◆ Objective
Quote the full listing word for word.

━━ Excerpted data ━━

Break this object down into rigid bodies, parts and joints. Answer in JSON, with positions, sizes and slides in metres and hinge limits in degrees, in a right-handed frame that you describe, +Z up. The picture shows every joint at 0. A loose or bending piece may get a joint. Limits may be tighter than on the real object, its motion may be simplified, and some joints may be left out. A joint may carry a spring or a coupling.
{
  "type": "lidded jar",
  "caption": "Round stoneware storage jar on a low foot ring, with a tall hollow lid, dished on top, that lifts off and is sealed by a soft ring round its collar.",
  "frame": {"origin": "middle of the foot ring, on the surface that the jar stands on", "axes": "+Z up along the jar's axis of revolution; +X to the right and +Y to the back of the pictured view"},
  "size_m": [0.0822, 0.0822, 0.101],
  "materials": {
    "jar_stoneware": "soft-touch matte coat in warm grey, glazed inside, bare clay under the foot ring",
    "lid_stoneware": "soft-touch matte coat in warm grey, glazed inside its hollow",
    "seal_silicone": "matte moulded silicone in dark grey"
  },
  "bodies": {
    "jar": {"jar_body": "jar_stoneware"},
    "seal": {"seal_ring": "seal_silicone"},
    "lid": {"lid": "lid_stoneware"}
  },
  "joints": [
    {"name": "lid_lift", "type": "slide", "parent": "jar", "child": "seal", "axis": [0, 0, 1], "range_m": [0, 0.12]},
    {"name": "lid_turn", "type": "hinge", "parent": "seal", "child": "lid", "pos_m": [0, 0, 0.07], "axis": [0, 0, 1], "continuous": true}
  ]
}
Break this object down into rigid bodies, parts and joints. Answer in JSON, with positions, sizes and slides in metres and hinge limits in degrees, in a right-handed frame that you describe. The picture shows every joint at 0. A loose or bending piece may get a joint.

━━━

◆ Exercise solution
Break this object down into rigid bodies, parts and joints. Answer in JSON, with positions, sizes and slides in metres and hinge limits in degrees, in a right-handed frame that you describe, +Z up. The picture shows every joint at 0. A loose or bending piece may get a joint. Limits may be tighter than on the real object, its motion may be simplified, and some joints may be left out. A joint may carry a spring or a coupling.
{
  "type": "lidded jar",
  "caption": "Round stoneware storage jar on a low foot ring, with a tall hollow lid, dished on top, that lifts off and is sealed by a soft ring round its collar.",
  "frame": {"origin": "middle of the foot ring, on the surface that the jar stands on", "axes": "+Z up along the jar's axis of revolution; +X to the right and +Y to the back of the pictured view"},
  "size_m": [0.0822, 0.0822, 0.101],
  "materials": {
    "jar_stoneware": "soft-touch matte coat in warm grey, glazed inside, bare clay under the foot ring",
    "lid_stoneware": "soft-touch matte coat in warm grey, glazed inside its hollow",
    "seal_silicone": "matte moulded silicone in dark grey"
  },
  "bodies": {
    "jar": {"jar_body": "jar_stoneware"},
    "seal": {"seal_ring": "seal_silicone"},
    "lid": {"lid": "lid_stoneware"}
  },
  "joints": [
    {"name": "lid_lift", "type": "slide", "parent": "jar", "child": "seal", "axis": [0, 0, 1], "range_m": [0, 0.12]},
    {"name": "lid_turn", "type": "hinge", "parent": "seal", "child": "lid", "pos_m": [0, 0, 0.07], "axis": [0, 0, 1], "continuous": true}
  ]
}
Break this object down into rigid bodies, parts and joints. Answer in JSON, with positions, sizes and slides in metres and hinge limits in degrees, in a right-handed frame that you describe. The picture shows every joint at 0. A loose or bending piece may get a joint.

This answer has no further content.